6. When ambulance and emergency personnel arrived at the Jackson home, Dr. Murray allegedly did not inform them that he had administered propofol, nor that Jackson also had Ativan, Valium and Versed in his system.

Propofol is an anesthetic which is utilized to produce relaxation and sleep in surgical patients. It is also used for patients in intensive care and on a ventilator. Propofol is supposed to be infused into a vein at a hospital or clinic, and only by trained medical professionals. In the contraindications for this medication, patients are warned not to take propofol if they are also taking “barbiturates for sleep and seizures, medicines for depression, anxiety, or psychotic disturbances, or medicines for sleep.” This will be a difficult issue for Dr. Murray to overcome with a jury, in that he knew Jackson was taking a number of contraindicated medications which could negatively interact with the propofol.

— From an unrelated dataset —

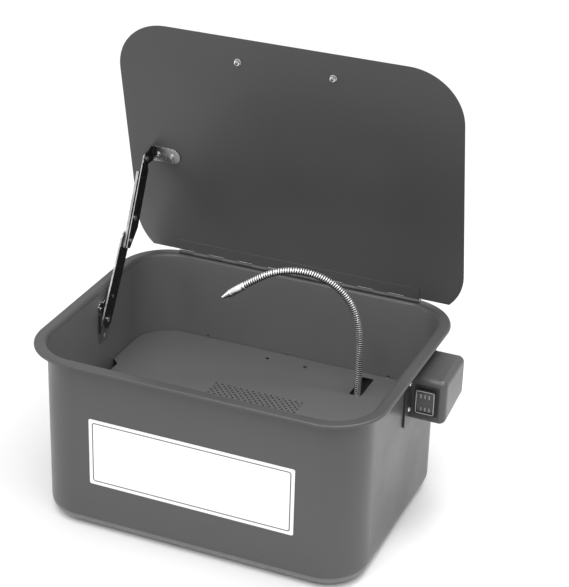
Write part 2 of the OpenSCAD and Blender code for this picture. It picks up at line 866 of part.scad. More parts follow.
// A block whose outer edges, away from the plane x = 0, are all rounded
module rounded_block(w, l, h, r) {
  cube_w = w - r;
  translate([0, r, r]) cube([w, l - 2 * r, h - 2 * r]);
  translate([0, r, 0]) cube([cube_w, l - 2 * r, h]);
  translate([0, 0, r]) cube([cube_w, l, h - 2 * r]);
  for (y = [r, l - r], z = [r, h - r]) {
    rod_x(0, cube_w, [y, z], r);
    translate([cube_w, y, z]) sphere(r);
  }
  for (z = [r, h - r]) translate([cube_w, r, z]) rotate([-90, 0, 0]) cylinder(h = l - 2 * r, r = r);
  for (y = [r, l - r]) translate([cube_w, y, r]) cylinder(h = h - 2 * r, r = r);
}

module box_shell() {
  color(paint) difference() {
    translate([box_x, box_front, box_z]) rounded_block(box_w, box_l, box_h, box_r);
    translate([box_x - 1, box_front + box_t, box_z + box_t])
      rounded_block(box_w - box_t + 1, box_l - 2 * box_t, box_h - 2 * box_t, box_r - box_t);
    translate([switch_x - 12, box_front - 1, switch_z - 16]) cube([24, box_t + 2, 32]);
    translate([cord_x, box_back + 1, cord_z]) rotate([90, 0, 0]) cylinder(h = box_t + 2, r = 6);
  }
}

module plate_sheet(x, thickness, margin) {
  l = plate_back - plate_front - 2 * margin;
  h = box_h + 2 - 2 * margin;
  translate([x, (plate_front + plate_back) / 2, box_z + box_h / 2 - 2]) rotate([90, 0, 90])
    slab(l, h, thickness, 6 - margin);
}

module box_plate() {
  color(black) difference() {
    plate_sheet(plate_x, plate_t, 0);
    for (p = box_screw_points) rod_x(plate_x - 1, box_x + 1, p, 2.5);
    rod_x(plate_x - 1, box_x + 1, [cable_y, cable_z], cable_r);
  }
}

module box_gasket() {
  color(black) difference() {
    plate_sheet(body_w / 2, gasket_t, 1);
    for (p = box_screw_points) rod_x(body_w / 2 - 1, plate_x + 1, p, 2.6);
    rod_x(body_w / 2 - 1, plate_x + 1, [cable_y, cable_z], cable_r);
  }
}

module box_screws() {
  color(chrome) for (p = box_screw_points) translate([box_x, p[0], p[1]]) rotate([0, 90, 0])
    fastener(4.2, 2.4, 2.5, plate_t + gasket_t + sheet + 5);
}

// The front of the switch: X and Z about its middle, with +Y drawn outwards from the box
module at_switch() {
  translate([switch_x, box_front, switch_z]) rotate([90, 0, 0]) children();
}

module switch_bezel() {
  color(black) at_switch() difference() {
    slab(bezel_w, bezel_h, 2.2, 4);
    translate([0, 0, -1]) slab(24.2, 32.2, 5, 1);
  }
}

module switch_collar() {
  color(black) at_switch() translate([0, 0, 2.2]) difference() {
    slab(collar_w, collar_h, collar_out - 2.2, 3);
    translate([0, 0, -1]) slab(collar_w - 2.6, collar_h - 2.6, 20, 1);
  }
}

module switch_body() {
  color(black) at_switch() difference() {
    translate([0, 0, -20]) slab(24, 32, 22.2, 0.8);
    translate([0, 0, -12]) slab(22.2, 29.8, 20, 0.8);
    rod_x(-13, 13, [0, 0], 1.25);
  }
}

rocker_face = 7;
rocker_tilt = 7;

// A tilting key that pivots on a pin along X: a shallow V over its foot, with three ribs at each end
module switch_rocker() {
  color(black) at_switch() rotate([rocker_tilt, 0, 0]) difference() {
    union() {
      across_rocker(rocker_w) polygon([[-rocker_h / 2 + 1.2, -3], [0, -6], [rocker_h / 2 - 1.2, -3],
        [rocker_h / 2 - 0.6, 5], [-rocker_h / 2 + 0.6, 5]]);
      across_rocker(key_w) polygon([[-key_h / 2, key_foot], [key_h / 2, key_foot],
        [key_h / 2, rocker_face], [0, rocker_face - 1.6], [-key_h / 2, rocker_face]]);
      for (s = [-1, 1], x = [-6.5, 0, 6.5]) translate([x - 0.8, s * 11.8 - 3.1, rocker_face - 2.2])
        cube([1.6, 6.2, 2.6]);
    }
    rod_x(-13, 13, [0, 0], 1.25 + slip);
  }
}

key_foot = 4.5;

// An outline across the rocker, drawn out along its pivot to a width
module across_rocker(width) {
  rotate([90, 0, 90]) translate([0, 0, -width / 2]) linear_extrude(width) children();
}

module rocker_pin() {
  color(zinc) at_switch() rod_x(-11.9, 11.9, [0, 0], 1.25);
}

module switch_terminals() {
  color(brass) at_switch() for (x = [-6, 6], y = [-9, 9])
    translate([x - 0.4, y - 3.1, -28]) cube([0.8, 6.2, 8]);
}

module terminal_block() {
  color(white) difference() {
    translate([box_x + 0.1, 74, 203]) cube([18, 30, 14]);
    for (y = [80, 89, 98]) {
      rod_x(box_x - 1, box_x + 12, [y, 210], 1.8);
      translate([box_x + 14, y, 190]) cylinder(h = 30, r = 2.2);
    }
  }
}

// ---- Mains cord ----

cord_x = box_x + 18;
cord_z = box_z + 32;
cord_r = 3.4;
coil_r = 52;
coil_x = 120;
coil_y = body_d / 2 + 9;
coil_z = 150;
coil_turns = 3;
coil_step = 2 * cord_r + 0.4;

module cord_gland() {
  color(black) translate([cord_x, box_back, cord_z]) rotate([-90, 0, 0]) difference() {
    union() {
      translate([0, 0, -box_t]) cylinder(h = box_t + 1, r = 6);
      cylinder(h = 5, r = 8.5, $fn = 6);
      translate([0, 0, 5 - eps]) cylinder(h = 8, r = 5.5);
    }
    translate([0, 0, -5]) cylinder(h = 25, r = cord_r);
  }
}

// The cord leaves the box, rounds the corner under the rim and hangs in a tied coil
module mains_cord() {
  lead_in = coil_r * 0.7071;
  last = coil_y + (coil_turns - 1) * coil_step;
  color(black) {
    wire([[cord_x, box_back - 8, cord_z], [cord_x, box_back + 20, cord_z],
      [corner_x + 52, corner_y + 54, cord_z - 22], [corner_x + 14, last, cord_z - 26],
      [coil_x + lead_in, last, coil_z + lead_in], [coil_x + lead_in - 1, last, coil_z + lead_in]], cord_r);
    for (i = [0 : coil_turns - 1]) translate([coil_x, coil_y + i * coil_step, coil_z])
      rotate([90, 0, 0]) rotate_extrude($fn = 96) translate([coil_r, 0]) circle(cord_r);
    for (a = [70, 190, 310]) translate([coil_x, coil_y, coil_z]) rotate([0, a, 0])
      translate([coil_r, 0, 0]) rotate([-90, 0, 0]) cylinder(h = last - coil_y, r = 1.6);
    wire([[coil_x - lead_in + 1, coil_y, coil_z - lead_in], [coil_x - lead_in, coil_y, coil_z - lead_in],
      [plug_x, coil_y, plug_z + 34], [plug_x, coil_y, plug_z + 4]], cord_r);
  }
}

plug_x = coil_x - coil_r;
plug_z = 60;

module cord_tie() {
  y_mid = coil_y + coil_step;
  color(white) translate([coil_x, y_mid, coil_z + coil_r]) rotate([0, 90, 0]) difference() {
    translate([0, 0, -4]) slab(2 * cord_r + 3.4, coil_step * 2 + 2 * cord_r + 3.4, 8, 5);
    translate([0, 0, -5]) slab(2 * cord_r + 1, coil_step * 2 + 2 * cord_r + 1, 10, 3.8);
  }
}

module mains_plug() {
  color(black) translate([plug_x, coil_y, plug_z]) difference() {
    union() {
      translate([0, 0, -22]) slab(40, 16, 34, 7);
      translate([0, 0, 12 - eps]) cylinder(h = 14, r = 6);
    }
    cylinder(h = 40, r = cord_r);
  }
}

module plug_pins() {
  color(brass) translate([plug_x, coil_y, plug_z - 22]) {
    for (x = [-11, 11]) translate([x - 3.1, -2, -18]) cube([6.2, 4, 18]);
    translate([-2, -4, -22]) cube([4, 8, 22]);
  }
}

// ---- Drain ----

module at_drain() {
  translate([-body_w / 2, drain_y, drain_z]) rotate([0, -90, 0]) children();
}

module drain_bush() {
  color(brass) at_drain() difference() {
    union() {
      cylinder(h = 4, r = 15);
      translate([0, 0, -9]) cylinder(h = 9, r = 10.9);
    }
    translate([0, 0, -10]) cylinder(h = 20, r = 8);
  }
}

module drain_nut() {
  color(brass) at_drain() translate([0, 0, -sheet - 5]) difference() {
    cylinder(h = 5, r = 17, $fn = 6);
    translate([0, 0, -1]) cylinder(h = 7, r = 10.95);
  }
}

module drain_seal() {
  color(black) at_drain() translate([0, 0, 4.05]) difference() {
    cylinder(h = 2, r = 13);
    translate([0, 0, -1]) cylinder(h = 4, r = 8.1);
  }
}

module drain_plug() {
  color(brass) at_drain() difference() {
    union() {
      translate([0, 0, 6.1]) cylinder(h = 7, r = 12, $fn = 6);
      translate([0, 0, -8]) cylinder(h = 14.2, r = 7.95);
    }
    translate([0, 0, -9]) cylinder(h = 12, r = 5);
  }
}

tank_tub();
work_shelf();
shelf_supports();
shelf_clips();
name_label();
hinge_tank_leaf();
hinge_lid_leaf();
hinge_pin();
lid_panel();
lid_handle();
handle_bolts();
handle_washers();
handle_nuts();
stay_lid_bracket();
lid_bracket_rivets();
stay_lid_pivot();
stay_upper_link();
stay_channel_rivets();
stay_lower_link();
stay_link_rivets();
stay_tank_bracket();
tank_bracket_rivets();
stay_tank_pivot();
spout_nut();
spout_riser();
spout_lower();
spout_middle();
spout_arc();
nozzle_collar();
nozzle_tip();
pump_volute();
pump_motor();
pump_impeller();
pump_strainer();
pump_feet();
pump_screws();
pump_cable();
cable_grommet();
box_shell();
box_plate();
box_gasket();
box_screws();
switch_bezel();
switch_collar();
switch_body();
switch_rocker();
rocker_pin();
switch_terminals();
terminal_block();
cord_gland();
mains_cord();
cord_tie();
mains_plug();
plug_pins();
drain_bush();
drain_nut();
drain_seal();
drain_plug();
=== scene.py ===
"""Looks for a bench-top parts washer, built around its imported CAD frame. Lengths are in metres."""

import json
import math

import bmesh
import bpy
from mathutils import Matrix, Vector


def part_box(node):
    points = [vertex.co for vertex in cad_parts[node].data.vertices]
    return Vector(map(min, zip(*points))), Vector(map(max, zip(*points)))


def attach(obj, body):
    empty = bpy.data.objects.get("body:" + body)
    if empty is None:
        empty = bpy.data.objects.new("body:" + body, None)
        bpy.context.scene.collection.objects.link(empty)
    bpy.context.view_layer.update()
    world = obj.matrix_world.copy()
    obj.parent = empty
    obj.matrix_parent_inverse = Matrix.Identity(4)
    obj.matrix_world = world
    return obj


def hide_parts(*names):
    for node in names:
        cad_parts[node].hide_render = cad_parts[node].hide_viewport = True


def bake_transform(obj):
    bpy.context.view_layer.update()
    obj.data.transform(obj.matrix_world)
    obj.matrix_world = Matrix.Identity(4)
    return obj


MM = 0.001
# paler tone painted inside the basin: painted light
BASIN_PAINTED_LIGHT_TONE = 0.148
STAY_STEEL = ("stay_upper_link", "stay_lower_link")
DULL_STEEL = ("hinge_pin", "shelf_clips")

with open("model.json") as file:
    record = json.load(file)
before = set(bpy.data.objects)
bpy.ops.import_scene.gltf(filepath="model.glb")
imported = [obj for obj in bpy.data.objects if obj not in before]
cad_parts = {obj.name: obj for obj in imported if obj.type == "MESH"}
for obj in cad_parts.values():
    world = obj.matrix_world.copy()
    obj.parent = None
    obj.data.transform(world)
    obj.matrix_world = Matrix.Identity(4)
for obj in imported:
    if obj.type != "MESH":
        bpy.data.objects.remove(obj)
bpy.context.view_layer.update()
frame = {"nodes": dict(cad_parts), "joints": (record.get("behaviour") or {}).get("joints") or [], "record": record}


# ---------------------------------------------------------------- materials


class Graph:
    """A node material with short calls for the few nodes the finishes use."""

    def __init__(self, name):
        self.material = bpy.data.materials.new(name)
        self.material.use_nodes = True
        self.tree = self.material.node_tree
        self.shader = self.tree.nodes["Principled BSDF"]
        self.place = self.add("ShaderNodeTexCoord").outputs["Object"]

    @classmethod
    def of(cls, material):
        """The same calls for a material that has been made already."""
        made = cls.__new__(cls)
        made.material, made.tree = material, material.node_tree
        made.shader = made.tree.nodes["Principled BSDF"]
        made.place = made.add("ShaderNodeTexCoord").outputs["Object"]
        return made

    def tint(self, share, colour):
        """Mixes a further colour over the present one."""
        socket = self.shader.inputs["Base Color"]
        self.put(socket, self.mix(share, socket.links[0].from_socket, colour))

    def add(self, kind, inputs=None, **settings):
        made = self.tree.nodes.new(kind)
        for key, value in settings.items():
            setattr(made, key, value)
        for key, value in (inputs or {}).items():
            self.put(made.inputs[key], value)
        return made

    def put(self, socket, value):
        if isinstance(value, bpy.types.NodeSocket):
            self.tree.links.new(value, socket)
        else:
            socket.default_value = value

    def set(self, **inputs):
        for key, value in inputs.items():
            self.put(self.shader.inputs[key.replace("_", " ")], value)

    def stretched(self, scale):
        """Object coordinates scaled by a different amount along each axis."""
        return self.add("ShaderNodeMapping", {"Vector": self.place, "Scale": scale}).outputs[0]

    def noise(self, scale, detail=2.0, place=None, rough=0.5):
        inputs = {"Vector": place or self.place, "Scale": scale, "Detail": detail, "Roughness": rough}
        return self.add("ShaderNodeTexNoise", inputs).outputs["Fac"]

    def math(self, operation, a, b=0.0, c=0.0):
        made = self.add("ShaderNodeMath", operation=operation)
        for socket, value in zip(made.inputs, (a, b, c)):
            self.put(socket, value)
        return made.outputs[0]

    def remap(self, value, low, high, out_low=0.0, out_high=1.0, smooth=True):
        kind = "SMOOTHSTEP" if smooth else "LINEAR"
        made = self.add("ShaderNodeMapRange", interpolation_type=kind)
        for key, v in zip(("Value", "From Min", "From Max", "To Min", "To Max"),
                          (value, low, high, out_low, out_high)):
            self.put(made.inputs[key], v)
        return made.outputs[0]

    def mix(self, share, a, b):
        made = self.add("ShaderNodeMix", data_type="RGBA")
        self.put(made.inputs["Factor"], share)
        self.put(made.inputs["A"], a)
        self.put(made.inputs["B"], b)
        return made.outputs["Result"]

    def rounded(self, radius):
        """A normal that rounds sharp edges over this radius."""
        return self.add("ShaderNodeBevel", {"Radius": radius}, samples=4).outputs[0]

    def edges(self, radius, low, high):
        """How near a point is to a sharp edge, from 0 to 1."""
        flat = self.add("ShaderNodeNewGeometry").outputs["Normal"]
        turn = self.add("ShaderNodeVectorMath", operation="DOT_PRODUCT")
        self.put(turn.inputs[0], flat)
        self.put(turn.inputs[1], self.rounded(radius))
        return self.remap(turn.outputs["Value"], high, low)

    def bump(self, height, distance, strength=1.0, normal=None):
        inputs = {"Height": height, "Distance": distance, "Strength": strength}
        if normal is not None:
            inputs["Normal"] = normal
        return self.add("ShaderNodeBump", inputs).outputs[0]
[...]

Dr. Murray was reportedly being paid $150,000.00 monthly for his services as Jackson’s personal physician, and it is well known that Jackson had a proclivity for using numerous drugs to fight insomnia.

The defense claims that Michael Jackson was a drug addict who retained various doctors in an effort to provide him with a continuing supply of powerful medications and prescriptions. Further, because autopsy results indicated that there was a small amount of propofol in Jackson’s stomach contents, the defense contends that Jackson took some of the drug himself, which contributed to the fatal reaction. According to defense counsel, Jackson had a tremendous volume of benzodiazepines in his system, each of which could easily have caused Jackson’s cardiac arrest, alone or certainly in combination with the propofol.

If Dr. Murray is convicted of the involuntary manslaughter charges against him, he could face up to 4 years in prison. Under New York’s Penal Law, there is no specific charge of involuntary manslaughter, but rather, the equivalent charge is known as criminally negligent homicide pursuant to Section 125.10:

“A person is guilty of criminally negligent homicide when, with criminal negligence, he causes the death of another person.”

Criminal negligence is defined in Section 15:05 (4) of the New York Penal Law as:

“A person acts with criminal negligence with respect to a result or to a circumstance described by a statute defining an offense when he fails to perceive a substantial and unjustifiable risk that such result will occur or that such circumstance exists. The risk must be of such nature and degree that the failure to perceive it constitutes a gross deviation from the standard of care that a reasonable person would observe in the situation.”

Criminally negligent homicide in New York is an E felony, punishable by up to 4 years in prison. We will report further on the Murray criminal trial as the case proceeds for the next several weeks.